Control System Design

Effective control systems incorporate:

Deadband: Allow small conductivity variations before adjusting blowdown to prevent hunting

Rate limits: Limit blowdown valve movement rate to prevent water chemistry fluctuations

Alarms: Alert operators to conductivity exceeding acceptable ranges requiring attention

Manual override: Enable operator intervention when automatic control requires temporary suspension

Performance Monitoring

Track optimization program effectiveness through:

Daily COC calculation: Verify actual cycles achieved versus target

Water consumption tracking: Monitor makeup and blowdown volumes to confirm savings

Chemical consumption: Confirm treatment chemical usage decreases with cycles optimization

Equipment inspection: Periodically examine heat exchangers and tower basins for scale or corrosion indicating inadequate control

Conclusion

Cycles of concentration optimization through continuous monitoring represents one of the most cost-effective water conservation strategies available to thermal power facilities.

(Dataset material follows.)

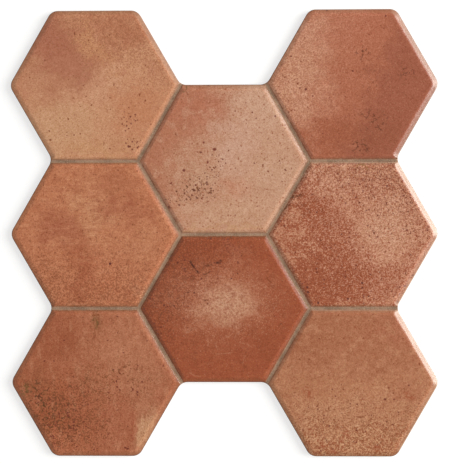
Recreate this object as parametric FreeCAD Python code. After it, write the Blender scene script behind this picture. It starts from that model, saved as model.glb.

The combination of water savings, chemical treatment reduction, and discharge volume decrease delivers compelling economic returns while supporting environmental sustainability objectives.

Facilities investing in appropriate monitoring infrastructure and control systems consistently achieve 20-40% water consumption reductions with corresponding improvements in operational efficiency. The modest investment in modern conductivity monitoring equipment pays returns within months through resource conservation.